Es habe ihn überrascht, dass die Stimmung "im impfkritischen Deutschland selbst bei den Ärzten derartig" gekippt sei, sagte Pfleiderer der "Wirtschaftswoche". Sachlich gebe es überhaupt keinen Grund für Vorbehalte - die kritisierten Wirkungsverstärker seien längst erprobt und in herkömmlichen Grippe-Impfstoffen schon millionenfach gespritzt worden. Es werde "unglaublicher Blödsinn als Wahrheit" verkauft.

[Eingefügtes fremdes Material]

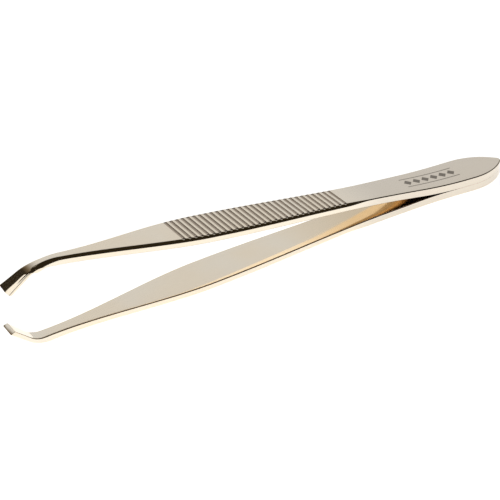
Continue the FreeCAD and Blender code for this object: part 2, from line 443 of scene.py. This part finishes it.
# ======================================================================== blade meshes
def lying_placement(joints):
    """Design frame to row frame, in millimetres, from the two hinge axes."""
    places = {joint["name"]: Vector(joint["pos_m"]) / MM for joint in joints}
    upper, lower = places["upper_arm_flex"], places["lower_arm_flex"]
    rise = (upper - lower).normalized()
    along = Vector((rise.z, 0, -rise.x))
    placed = Matrix((along, Vector((0, 1, 0)), rise)).transposed().to_4x4()
    placed.translation = (upper + lower) / 2 + along * FLEX_STATION
    return placed


def strip_faces(rows, size, mirror):
    """Quads along the strip, and the claw's end face."""
    faces = []
    for row in range(rows - 1):
        for column in range(size):
            after = (column + 1) % size
            quad = (
                row * size + column, row * size + after,
                (row + 1) * size + after, (row + 1) * size + column,
            )
            faces.append(quad[::mirror])
    end = range((rows - 1) * size, rows * size)
    faces.append(tuple(end)[::mirror])
    return faces


def tidy_mesh(mesh):
    work = bmesh.new()
    work.from_mesh(mesh)
    bmesh.ops.remove_doubles(work, verts=work.verts, dist=MERGE_DISTANCE)
    bmesh.ops.dissolve_degenerate(work, edges=work.edges, dist=SHORTEST_EDGE)
    bmesh.ops.recalc_face_normals(work, faces=work.faces)
    work.to_mesh(mesh)
    work.free()
    mesh.shade_smooth()
    mesh.set_sharp_from_angle(angle=math.radians(SHARP_ANGLE))


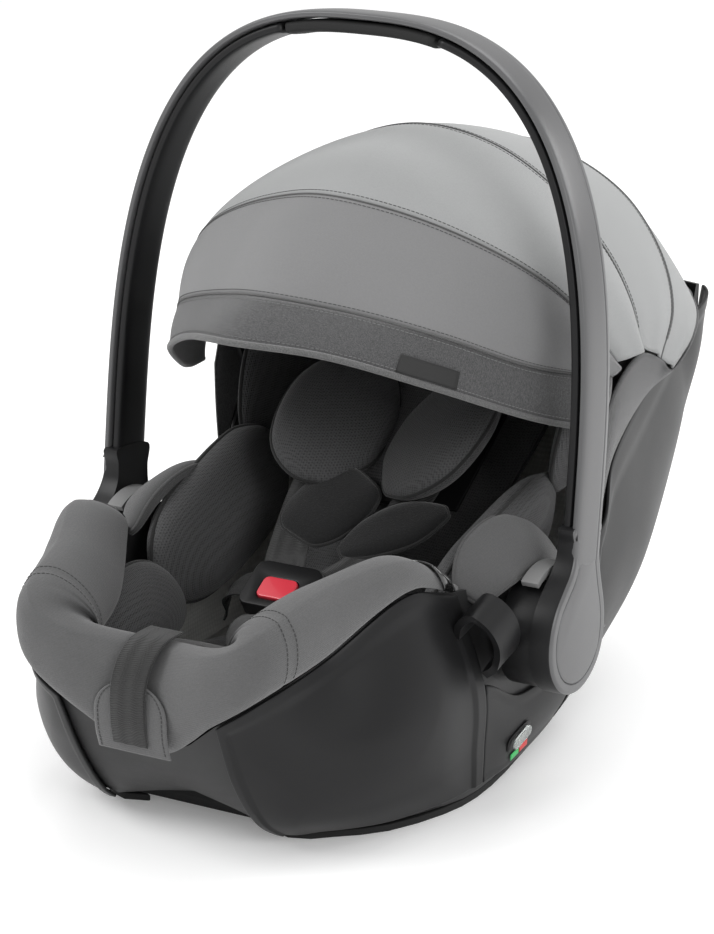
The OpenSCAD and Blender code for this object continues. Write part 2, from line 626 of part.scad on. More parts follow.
module buckle_body() {
  color([0.08, 0.08, 0.08]) in_buckle() difference() {
    rounded_slab(buckle_w, buckle_l, buckle_t, 9);
    translate([0, -4, buckle_t - 8]) rounded_slab(button_w + 2 * button_gap, button_l + 2 * button_gap, 12, 5.5);
  }
}
module buckle_button() {
  color([0.85, 0.2, 0.22]) in_buckle() translate([0, -4, buckle_t - 8 + buckle_travel - 0.6 + 0.9])
    rounded_slab(button_w, button_l, 8 - buckle_travel + 1.5, 5);
}

// Handle
module handle_bow() {
  color([0.42, 0.42, 0.43]) {
    handle_frame() loft(bar(bow_line, handle_t / 2 - skin_t, handle_t / 2, handle_d, 0.6));
    both() handle_frame() rotate([0, 90, 0]) difference() {
      translate([0, 0, hub_in]) union() {
        cylinder(r = hub_r, h = hub_disc_t - 3);
        translate([-neck_h, -handle_d / 2 + handle_shift, hub_disc_t - 1 - handle_t]) cube([neck_h, handle_d, handle_t - 2]);
      }
      translate([0, 0, hub_in - 1]) cylinder(r = pin_r + pin_clear, h = 40);
    }
  }
}
function side_of(line, s) = [for (p = line) if (p[0] * s > grip_limit + 1) p];
grip_line = [for (k = [0:8]) let (x = grip_limit * (1 - k / 4), w = handle_half - handle_t / 2)
  [x, straight_h + (handle_h - handle_t / 2 - straight_h) * pow(1 - pow(abs(x) / w, bow_power), 1 / bow_power)]];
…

Bundesgesundheitsminister Philipp Rösler sieht in der normalen Herbstgrippe derzeit noch ein höheres Gesundheitsrisiko als in der Schweinegrippe. Der FDP-Politiker will sich laut "Bild am Sonntag" zuerst gegen die normale Grippe impfen lassen, danach gegen die Schweinegrippe. Jeder Bürger solle mit seinem Arzt besprechen, ob er sich gegen die Schweinegrippe impfen lassen wolle, die normale Grippeimpfung solle man dabei keinesfalls vergessen, sagte Rösler.

Studie mahnt zu Vernunft

Eine neue Studie warnt davor, Erkrankungen nach einer Schweinegrippe-Impfung zwangsläufig als Nebenwirkung der Immunisierung zu betrachten. "Jeden Tag sterben Menschen aus verschiedenen Gründen," erklärte Steven Black, einer der Autoren. Wenn es aber Massenimpfungen gebe, verliere man dies aus dem Blick. "Wir sagen nicht, dass wir uns nicht um die Impfsicherheit kümmern sollen, wir sollten dabei aber vernünftig sein."

Laut Weltgesundheitsorganisation WHO gibt es weltweit bisher mehr als 440.000 bestätige Schweinegrippeerkrankungen und mehr als 5.700 Todesfälle.